## THE REQUEST
Write out every entry exactly as it appears.

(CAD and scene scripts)

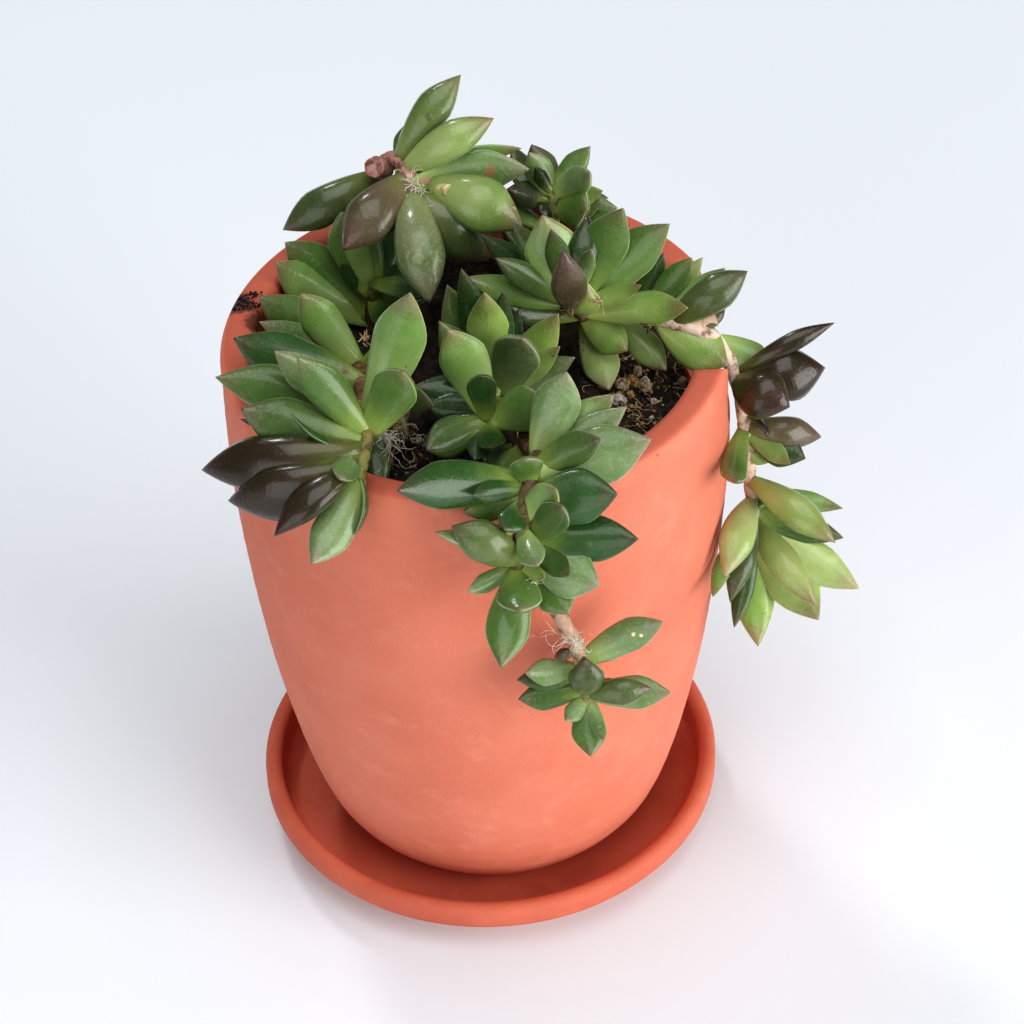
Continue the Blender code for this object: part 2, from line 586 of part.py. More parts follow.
def main():
    clear_scene()
    parts = new_collection("potted_sand_rose")
    cutters = new_collection("cutters")
    clay = plain_material("terracotta", (0.72, 0.27, 0.17), 0.85)
    earth = plain_material("earth", (0.035, 0.027, 0.022), 0.95)
    foliage = plain_material("foliage", (0.12, 0.2, 0.06), 0.4)
    make_saucer(parts).data.materials.append(clay)
    make_pot(parts, cutters).data.materials.append(clay)
    make_soil(parts, cutters).data.materials.append(earth)
    for name, sprig in SPRIGS.items():
        make_sprig(name, sprig, parts).data.materials.append(foliage)


main()
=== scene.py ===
from math import cos, exp, hypot, pi, radians, sin

import bmesh
import bpy
import numpy as np
from mathutils import Matrix, Vector, noise


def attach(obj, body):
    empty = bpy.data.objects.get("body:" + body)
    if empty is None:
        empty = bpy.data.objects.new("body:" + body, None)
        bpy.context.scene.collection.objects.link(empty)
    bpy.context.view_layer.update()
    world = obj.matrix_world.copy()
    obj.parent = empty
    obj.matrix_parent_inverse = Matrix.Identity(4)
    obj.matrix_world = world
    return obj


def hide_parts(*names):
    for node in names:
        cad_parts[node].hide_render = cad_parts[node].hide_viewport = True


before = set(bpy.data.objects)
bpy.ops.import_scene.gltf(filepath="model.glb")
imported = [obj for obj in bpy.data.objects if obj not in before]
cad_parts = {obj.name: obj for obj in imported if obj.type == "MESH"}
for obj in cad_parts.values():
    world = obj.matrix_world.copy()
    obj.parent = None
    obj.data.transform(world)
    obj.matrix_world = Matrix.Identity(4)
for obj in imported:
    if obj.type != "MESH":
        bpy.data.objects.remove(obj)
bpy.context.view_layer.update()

mm = 0.001


class Wire:
    # a node's output: Python's operators add Math nodes after it
    def __init__(self, graph, socket):
        self.graph = graph
        self.socket = socket

    def math(self, operation, *values):
        return self.graph.add("ShaderNodeMath", {"operation": operation}, dict(enumerate(values)))

    def __add__(self, other):
        return self.math("ADD", self, other)

    def __radd__(self, other):
        return self.math("ADD", other, self)

    def __sub__(self, other):
        return self.math("SUBTRACT", self, other)

    def __rsub__(self, other):
        return self.math("SUBTRACT", other, self)

    def __mul__(self, other):
        return self.math("MULTIPLY", self, other)

    def __rmul__(self, other):
        return self.math("MULTIPLY", other, self)

    def __truediv__(self, other):
        return self.math("DIVIDE", self, other)

    def __rtruediv__(self, other):
        return self.math("DIVIDE", other, self)

    def __pow__(self, other):
        return self.math("POWER", self, other)


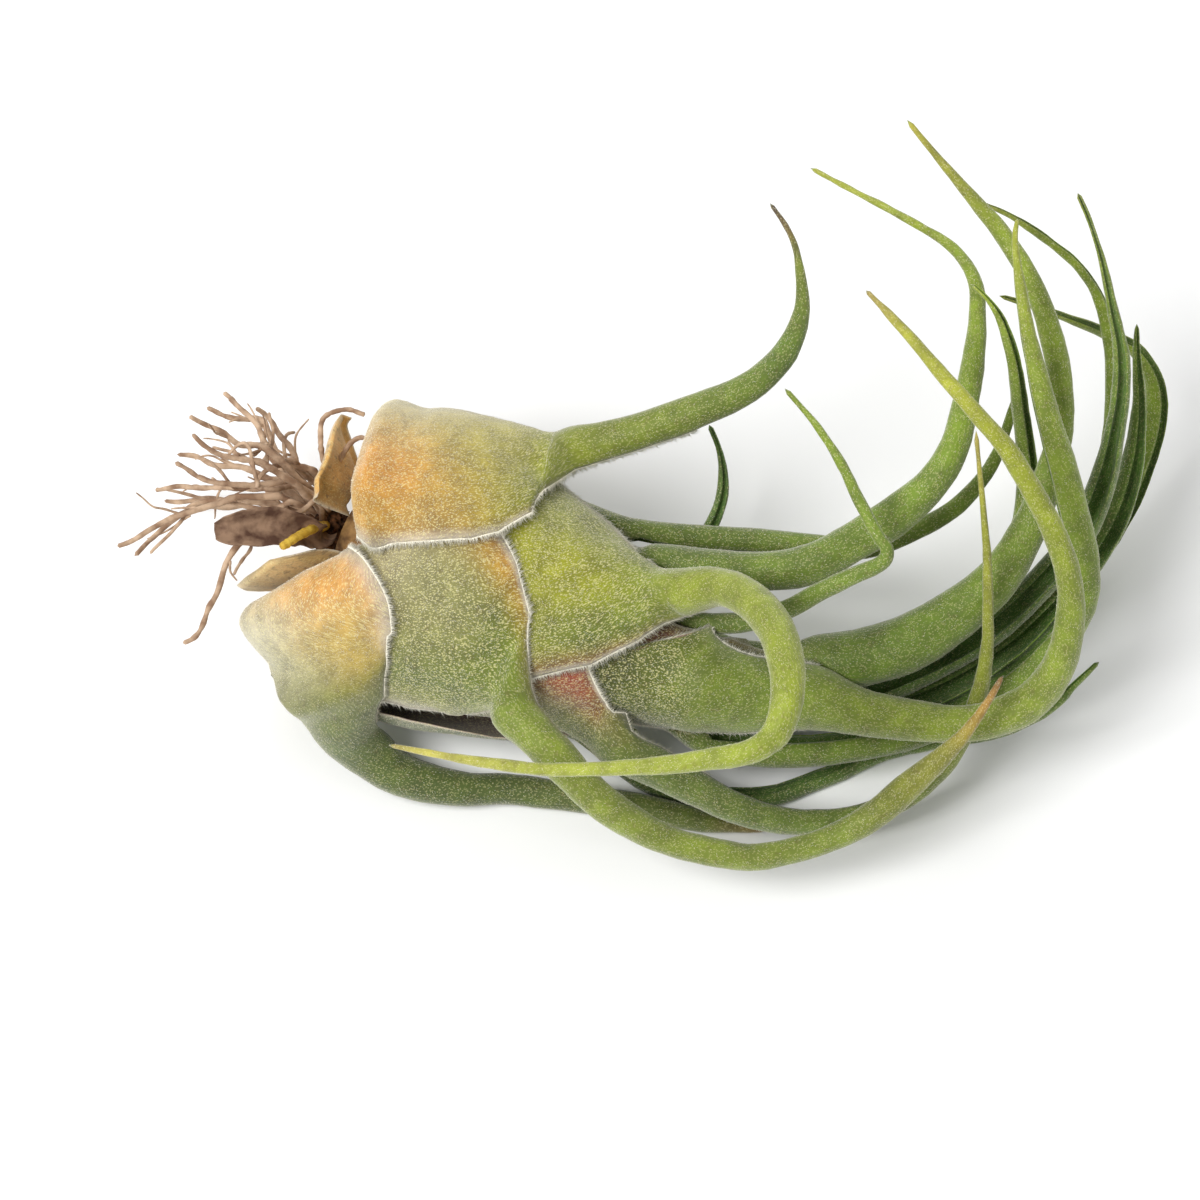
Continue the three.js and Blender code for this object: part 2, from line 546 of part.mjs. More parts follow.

## REPLY
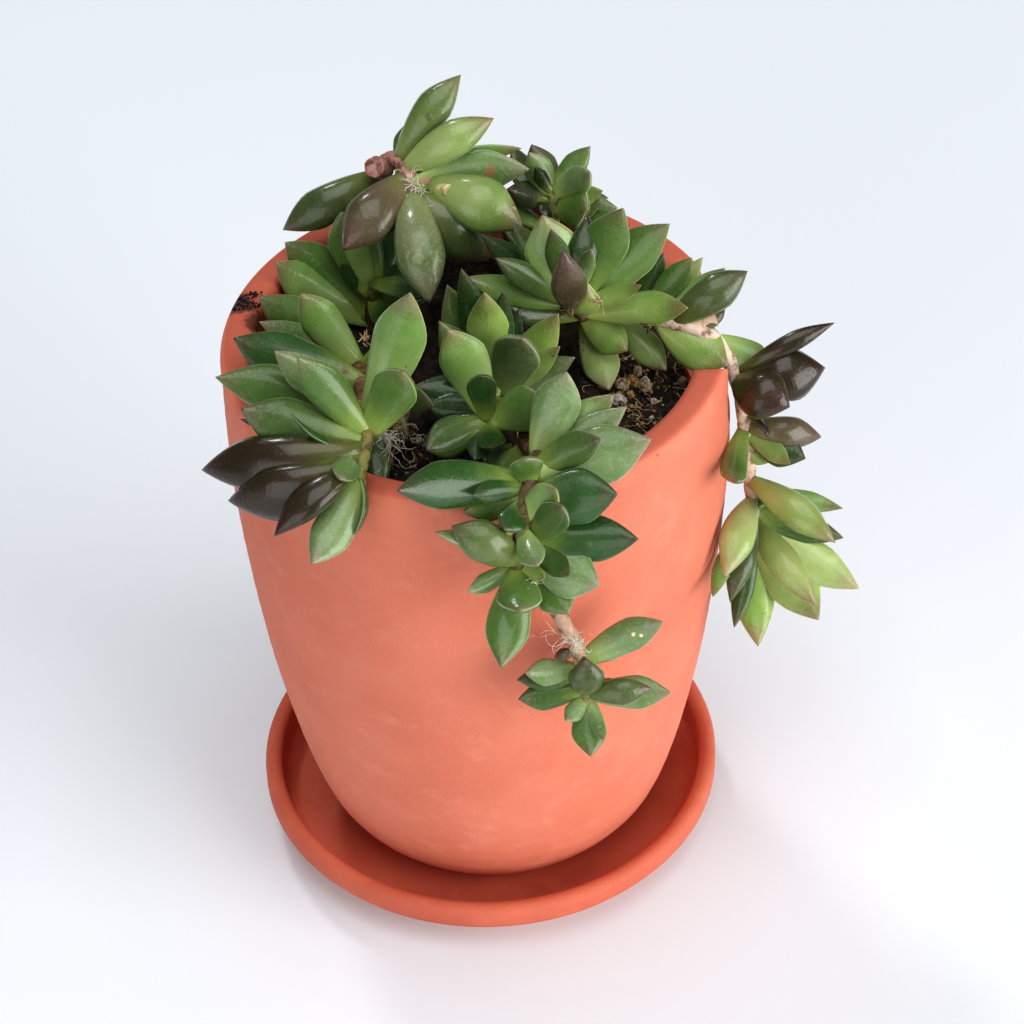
Continue the Blender code for this object: part 2, from line 586 of part.py. More parts follow.
def main():
    clear_scene()
    parts = new_collection("potted_sand_rose")
    cutters = new_collection("cutters")
    clay = plain_material("terracotta", (0.72, 0.27, 0.17), 0.85)
    earth = plain_material("earth", (0.035, 0.027, 0.022), 0.95)
    foliage = plain_material("foliage", (0.12, 0.2, 0.06), 0.4)
    make_saucer(parts).data.materials.append(clay)
    make_pot(parts, cutters).data.materials.append(clay)
    make_soil(parts, cutters).data.materials.append(earth)
    for name, sprig in SPRIGS.items():
        make_sprig(name, sprig, parts).data.materials.append(foliage)


main()
=== scene.py ===
from math import cos, exp, hypot, pi, radians, sin

import bmesh
import bpy
import numpy as np
from mathutils import Matrix, Vector, noise


def attach(obj, body):
    empty = bpy.data.objects.get("body:" + body)
    if empty is None:
        empty = bpy.data.objects.new("body:" + body, None)
        bpy.context.scene.collection.objects.link(empty)
    bpy.context.view_layer.update()
    world = obj.matrix_world.copy()
    obj.parent = empty
    obj.matrix_parent_inverse = Matrix.Identity(4)
    obj.matrix_world = world
    return obj


def hide_parts(*names):
    for node in names:
        cad_parts[node].hide_render = cad_parts[node].hide_viewport = True


before = set(bpy.data.objects)
bpy.ops.import_scene.gltf(filepath="model.glb")
imported = [obj for obj in bpy.data.objects if obj not in before]
cad_parts = {obj.name: obj for obj in imported if obj.type == "MESH"}
for obj in cad_parts.values():
    world = obj.matrix_world.copy()
    obj.parent = None
    obj.data.transform(world)
    obj.matrix_world = Matrix.Identity(4)
for obj in imported:
    if obj.type != "MESH":
        bpy.data.objects.remove(obj)
bpy.context.view_layer.update()

mm = 0.001


class Wire:
    # a node's output: Python's operators add Math nodes after it
    def __init__(self, graph, socket):
        self.graph = graph
        self.socket = socket

    def math(self, operation, *values):
        return self.graph.add("ShaderNodeMath", {"operation": operation}, dict(enumerate(values)))

    def __add__(self, other):
        return self.math("ADD", self, other)

    def __radd__(self, other):
        return self.math("ADD", other, self)

    def __sub__(self, other):
        return self.math("SUBTRACT", self, other)

    def __rsub__(self, other):
        return self.math("SUBTRACT", other, self)

    def __mul__(self, other):
        return self.math("MULTIPLY", self, other)

    def __rmul__(self, other):
        return self.math("MULTIPLY", other, self)

    def __truediv__(self, other):
        return self.math("DIVIDE", self, other)

    def __rtruediv__(self, other):
        return self.math("DIVIDE", other, self)

    def __pow__(self, other):
        return self.math("POWER", self, other)


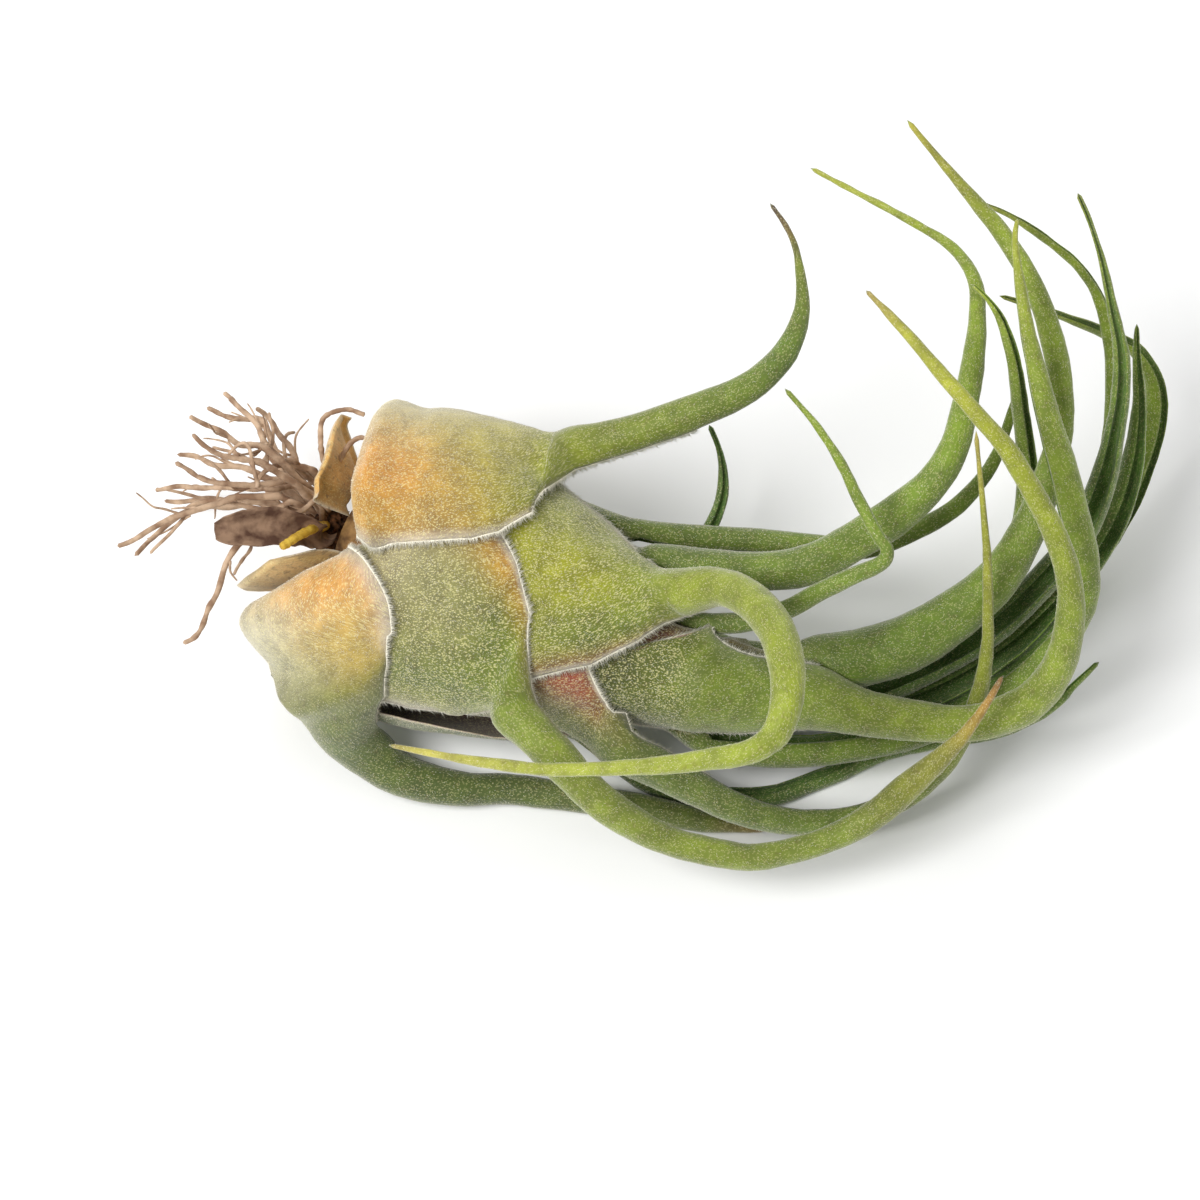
Continue the three.js and Blender code for this object: part 2, from line 546 of part.mjs. More parts follow.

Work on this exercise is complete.